Negli anni Ottanta la scienza iniziò a teorizzare l’Antropocene come definizione dell’era geologica attuale, cominciata quando le attività dell’uomo hanno iniziato a modificare la geologia e l’ecosistema terrestre, anche oltre il riscaldamento globale. Biologi, chimici e geologi hanno continuato per decenni a interrogarsi sulle caratteristiche distintive di quest’era, la cui definizione è stata presentata all’Unione internazionale di scienze geologiche perché venga formalmente adottata nella scala dei tempi geologici come successiva all’Olocene, che si fa iniziare dopo l’ultima glaciazione oltre 10.000 anni fa.

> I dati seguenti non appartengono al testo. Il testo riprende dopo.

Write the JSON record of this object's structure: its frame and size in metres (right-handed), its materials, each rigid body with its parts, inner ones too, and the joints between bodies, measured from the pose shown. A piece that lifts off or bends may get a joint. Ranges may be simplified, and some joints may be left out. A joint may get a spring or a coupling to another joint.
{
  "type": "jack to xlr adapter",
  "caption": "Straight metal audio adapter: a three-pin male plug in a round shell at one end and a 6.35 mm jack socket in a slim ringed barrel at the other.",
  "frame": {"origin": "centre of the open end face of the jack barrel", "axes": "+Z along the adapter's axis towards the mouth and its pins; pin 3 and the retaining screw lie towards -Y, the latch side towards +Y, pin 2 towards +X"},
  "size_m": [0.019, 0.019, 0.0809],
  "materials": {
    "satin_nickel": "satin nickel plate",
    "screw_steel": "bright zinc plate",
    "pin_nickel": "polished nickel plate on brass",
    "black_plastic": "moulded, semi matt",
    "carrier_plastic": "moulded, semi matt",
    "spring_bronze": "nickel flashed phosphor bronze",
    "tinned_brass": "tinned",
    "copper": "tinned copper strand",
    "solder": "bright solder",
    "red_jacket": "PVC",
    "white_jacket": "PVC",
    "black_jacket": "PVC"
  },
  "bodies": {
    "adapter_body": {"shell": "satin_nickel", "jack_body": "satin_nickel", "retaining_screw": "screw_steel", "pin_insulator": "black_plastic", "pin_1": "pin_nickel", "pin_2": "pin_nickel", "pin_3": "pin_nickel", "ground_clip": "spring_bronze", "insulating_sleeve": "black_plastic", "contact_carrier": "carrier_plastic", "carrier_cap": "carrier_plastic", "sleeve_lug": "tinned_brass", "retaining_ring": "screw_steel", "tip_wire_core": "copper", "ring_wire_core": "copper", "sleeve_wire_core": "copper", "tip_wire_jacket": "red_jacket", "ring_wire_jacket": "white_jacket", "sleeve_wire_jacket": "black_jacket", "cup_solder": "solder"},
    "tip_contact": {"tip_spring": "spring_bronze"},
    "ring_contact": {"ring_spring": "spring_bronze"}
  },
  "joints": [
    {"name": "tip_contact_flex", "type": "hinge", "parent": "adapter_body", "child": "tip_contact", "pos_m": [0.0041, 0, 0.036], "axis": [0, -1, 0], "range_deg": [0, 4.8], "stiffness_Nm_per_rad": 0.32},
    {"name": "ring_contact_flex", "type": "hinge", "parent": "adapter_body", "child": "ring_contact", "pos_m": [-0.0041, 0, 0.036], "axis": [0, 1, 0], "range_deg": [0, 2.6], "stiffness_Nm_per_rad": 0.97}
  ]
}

Ma sugli elementi concreti che distinguano l’Antropocene dall’Olocene gli scienziati discutono ancora. La chiave perché sia riconosciuta una transizione simile, infatti, è individuare delle prove concrete che possano testimoniare questo passaggio ai geologi del futuro: secondo Bennett e i suoi colleghi, dovremmo concentrarci sul pollo da allevamento. In ogni momento, sulla Terra ci sono circa 23 miliardi di polli, dieci volte più di qualsiasi altro uccello, e con una massa complessiva superiore a quella di qualsiasi altro uccello sul pianeta. Ogni anno ne vengono macellati circa 60 miliardi.

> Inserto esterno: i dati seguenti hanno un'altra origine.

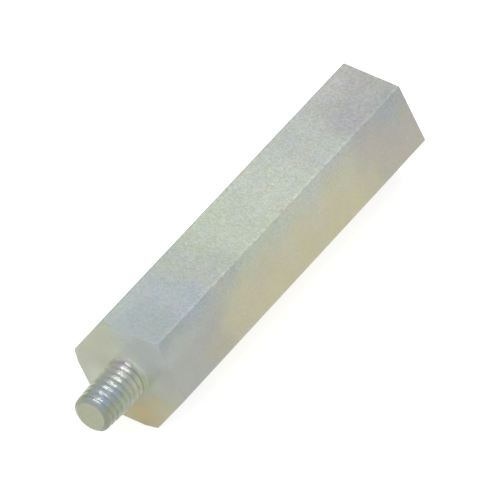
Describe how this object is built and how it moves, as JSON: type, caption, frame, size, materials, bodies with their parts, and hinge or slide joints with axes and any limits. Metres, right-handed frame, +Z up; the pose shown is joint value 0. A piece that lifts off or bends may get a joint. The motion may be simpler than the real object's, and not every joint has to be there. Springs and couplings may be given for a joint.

Ancora più che la loro quantità, è la loro qualità a renderli potenzialmente un segno inconfondibile della nostra era geologica, secondo Bennett. Se l’uomo alleva i polli da circa 8.000 anni, quando dal sud est asiatico si diffusero in tutto il mondo, negli ultimi sessant’anni sono diventati un’altra cosa. Fino all’inizio del Novecento i polli erano allevati soprattutto per le uova, ed erano macellati soltanto in occasioni speciali. Le cose cambiarono a partire dagli anni Venti, quando si iniziarono ad allevare al coperto per tutto l’anno. Ma la vera rivoluzione avvenne con la crescita tecnologica del secondo dopoguerra, che introdusse nuovi ed efficienti metodi per incubare artificialmente le uova, per aumentare le possibilità di sopravvivenza dei polli con farmaci e antibiotici, e per allevarli e macellarli in enormi quantità in spazi coperti limitati. Secondo una stima sul consumo di pollo in Regno Unito, nel 1950 ne vennero mangiati un milione: nel 1965, 150 milioni.

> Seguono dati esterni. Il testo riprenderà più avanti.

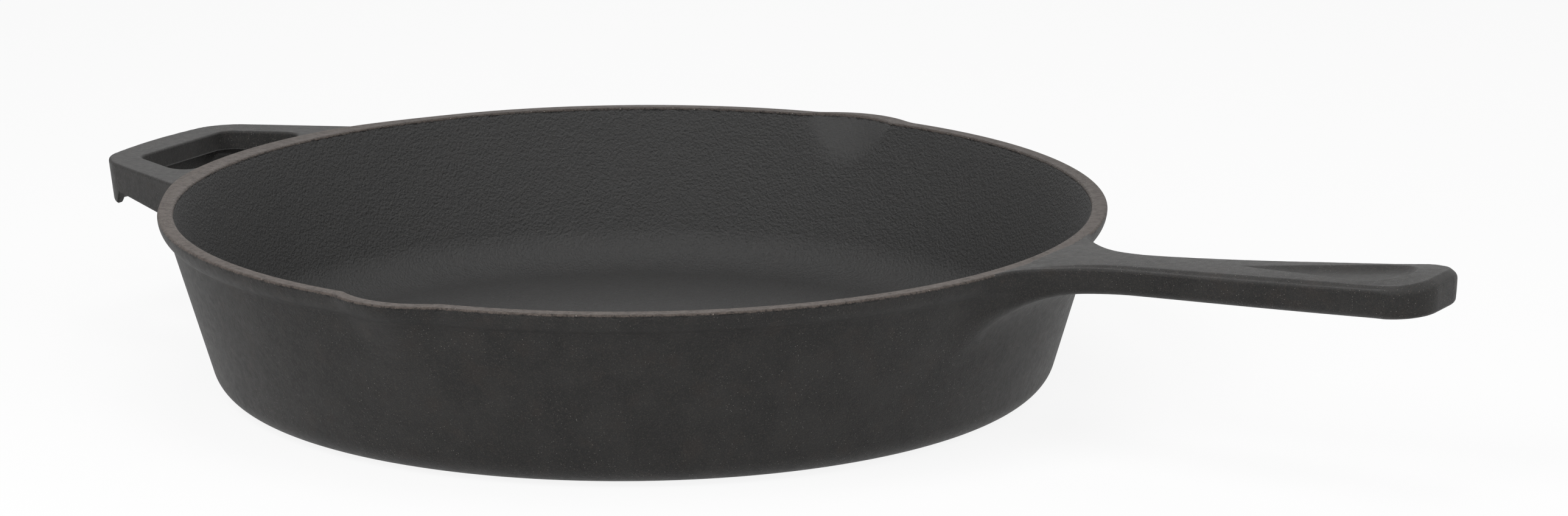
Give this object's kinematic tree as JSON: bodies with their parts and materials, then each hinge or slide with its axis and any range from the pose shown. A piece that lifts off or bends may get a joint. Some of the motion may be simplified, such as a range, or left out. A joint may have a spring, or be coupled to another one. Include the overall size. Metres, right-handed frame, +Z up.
{
  "type": "cast iron skillet",
  "caption": "Round cast iron frying pan with sloping sides, pour spouts, a long handle with a teardrop recess and a helper handle opposite.",
  "frame": {"origin": "centre of the flat underside of the base, on the surface that the pan stands on", "axes": "+Z up, +X along the long handle, so the helper handle is at -X and the pour spouts are at about -Y and +Y"},
  "size_m": [0.475, 0.3135, 0.0672],
  "materials": {
    "cast_iron": "seasoned black, fine sand-cast grain, satin",
    "ground_rim": "ground flat, brownish grey, matt"
  },
  "bodies": {
    "root": {"pan_floor": "cast_iron", "heel_ring": "cast_iron", "side_wall": "cast_iron", "handle_side_rim": "ground_rim", "helper_side_rim": "ground_rim", "front_pour_spout": "cast_iron", "rear_pour_spout": "cast_iron", "handle_root": "cast_iron", "handle_shank": "cast_iron", "handle_grip": "cast_iron", "helper_crossbar": "cast_iron", "helper_front_arm": "cast_iron", "helper_rear_arm": "cast_iron"}
  },
  "joints": []
}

Si stima che i polli da allevamento attuali abbiano una massa cinque volte superiore a quella dei loro antenati, nonostante siano tenuti in vita dalle cinque alle nove settimane prima di essere macellati. L’aspettativa di vita di un pollo va dai cinque ai dodici anni, a seconda delle razza. Ma i metodi di allevamento, indirizzati a garantirne una crescita rapida, ne hanno modificato l’aspetto genetico: i polli da allevamento oggi mangiano insaziabilmente, e seguono una dieta – basata sui cereali e non su semi e sugli insetti – che ne ha alterato la composizione chimica delle ossa.
Vien da sé che una produzione così sostenuta si lasci dietro enormi quantità di scarti, dalle piume alle interiora agli escrementi. E comprese le ossa di pollo, che per rimanere in eredità ai geologi che studieranno la Terra tra qualche secolo dovrebbero fossilizzarsi. Più che alla fossilizzazione, però, le ossa di pollo vanno incontro – una volta finite nelle discariche – a un processo di mummificazione, cioè a una rapida perdita dei liquidi che le preserva in un modo simile, tipico delle inumazioni in mancanza di ossigeno.
Secondo Bennett, le ossa di pollo mummificate sopravvivrebbero quanto prodotti umani come plastiche e lattine. E gli scienziati del futuro, studiando queste ossa, le riconoscerebbero come molto diverse da quelle dei polli allevati prima del secondo dopoguerra, per le mutazioni genetiche avvenute nel frattempo.